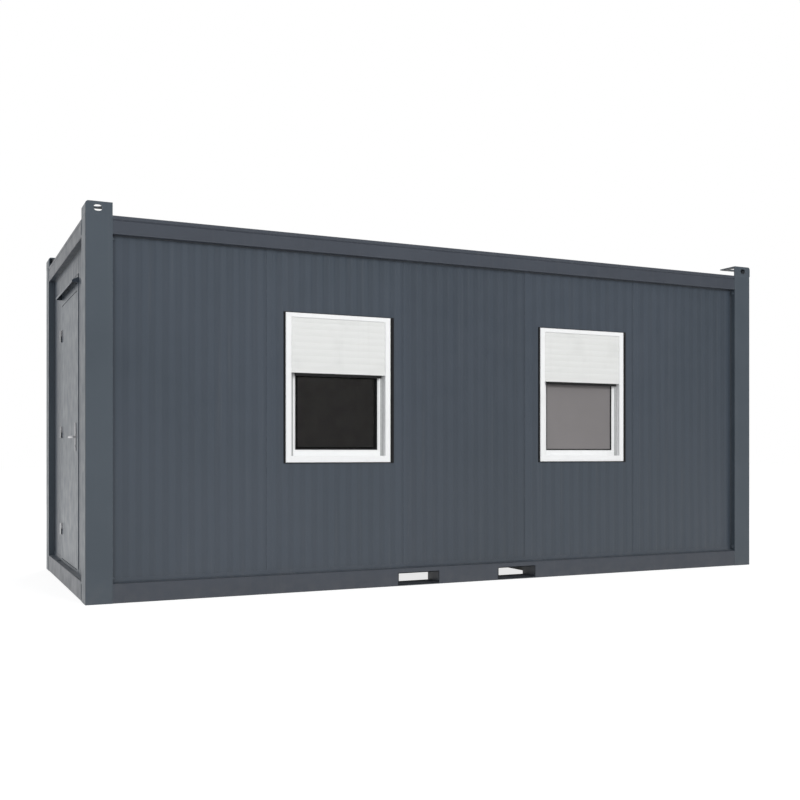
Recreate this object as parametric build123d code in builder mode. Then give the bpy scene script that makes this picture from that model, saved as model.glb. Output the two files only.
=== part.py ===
from build123d import *
import os

# A portable site cabin: a steel frame of posts and rails, closed with ribbed sandwich panels.
# X runs along the cabin, Y across it and Z up. The origin is at the middle of the footprint,
# on the ground. The windows face -Y and the door is in the gable at -X.

# Overall module, a twenty-foot transport size
cabin_length = 6058.0
cabin_width = 2438.0
cabin_height = 2800.0  # to the top of the corner fittings

# Corner posts
post_face_side = 185.0  # width seen from a long side
post_face_end = 190.0  # width seen from a gable
post_sheet = 5.0
post_corner_radius = 8.0
post_end_plate = 10.0

# Floor and roof rails, rolled lipped channels
floor_rail_height = 138.0
floor_rail_depth = 190.0
floor_rail_sheet = 4.0
floor_rail_lip = 42.0
floor_rail_radius = 7.0
roof_rail_height = 130.0
roof_rail_sheet = 3.0
roof_rail_lip = 44.0
roof_rail_radius = 6.0
bead_width = 16.0  # drip groove rolled into the face of a roof rail
bead_depth = 7.0
bead_lift = 100.0  # middle of the groove above the underside of the rail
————
**Task description**
Reproduce the complete set of lines precisely as supplied.

**Solution to this task**
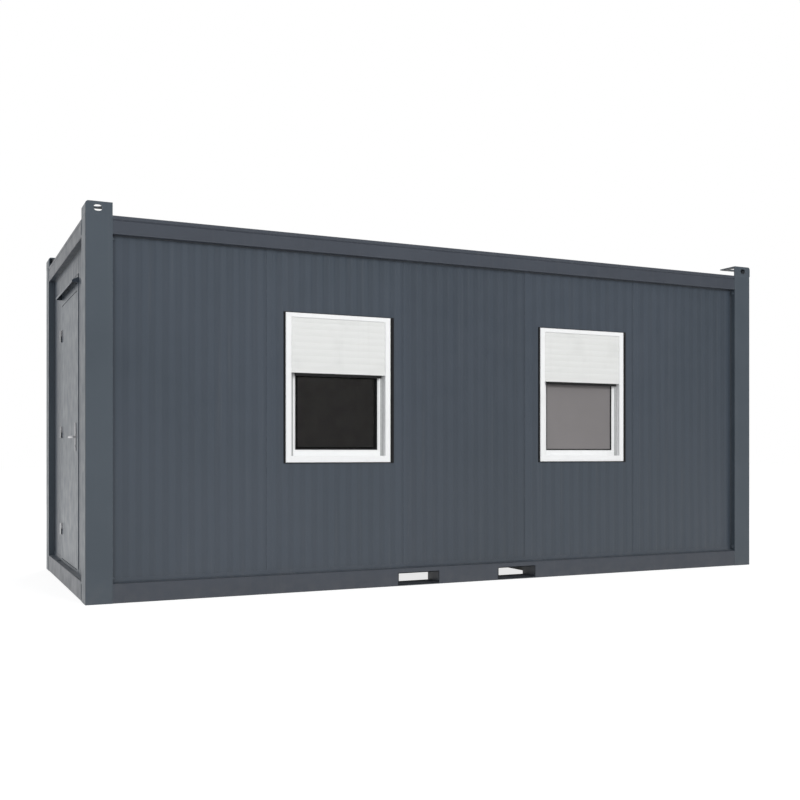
Recreate this object as parametric build123d code in builder mode. Then give the bpy scene script that makes this picture from that model, saved as model.glb. Output the two files only.
=== part.py ===
from build123d import *
import os

# A portable site cabin: a steel frame of posts and rails, closed with ribbed sandwich panels.
# X runs along the cabin, Y across it and Z up. The origin is at the middle of the footprint,
# on the ground. The windows face -Y and the door is in the gable at -X.

# Overall module, a twenty-foot transport size
cabin_length = 6058.0
cabin_width = 2438.0
cabin_height = 2800.0  # to the top of the corner fittings

# Corner posts
post_face_side = 185.0  # width seen from a long side
post_face_end = 190.0  # width seen from a gable
post_sheet = 5.0
post_corner_radius = 8.0
post_end_plate = 10.0

# Floor and roof rails, rolled lipped channels
floor_rail_height = 138.0
floor_rail_depth = 190.0
floor_rail_sheet = 4.0
floor_rail_lip = 42.0
floor_rail_radius = 7.0
roof_rail_height = 130.0
roof_rail_sheet = 3.0
roof_rail_lip = 44.0
roof_rail_radius = 6.0
bead_width = 16.0  # drip groove rolled into the face of a roof rail
bead_depth = 7.0
bead_lift = 100.0  # middle of the groove above the underside of the rail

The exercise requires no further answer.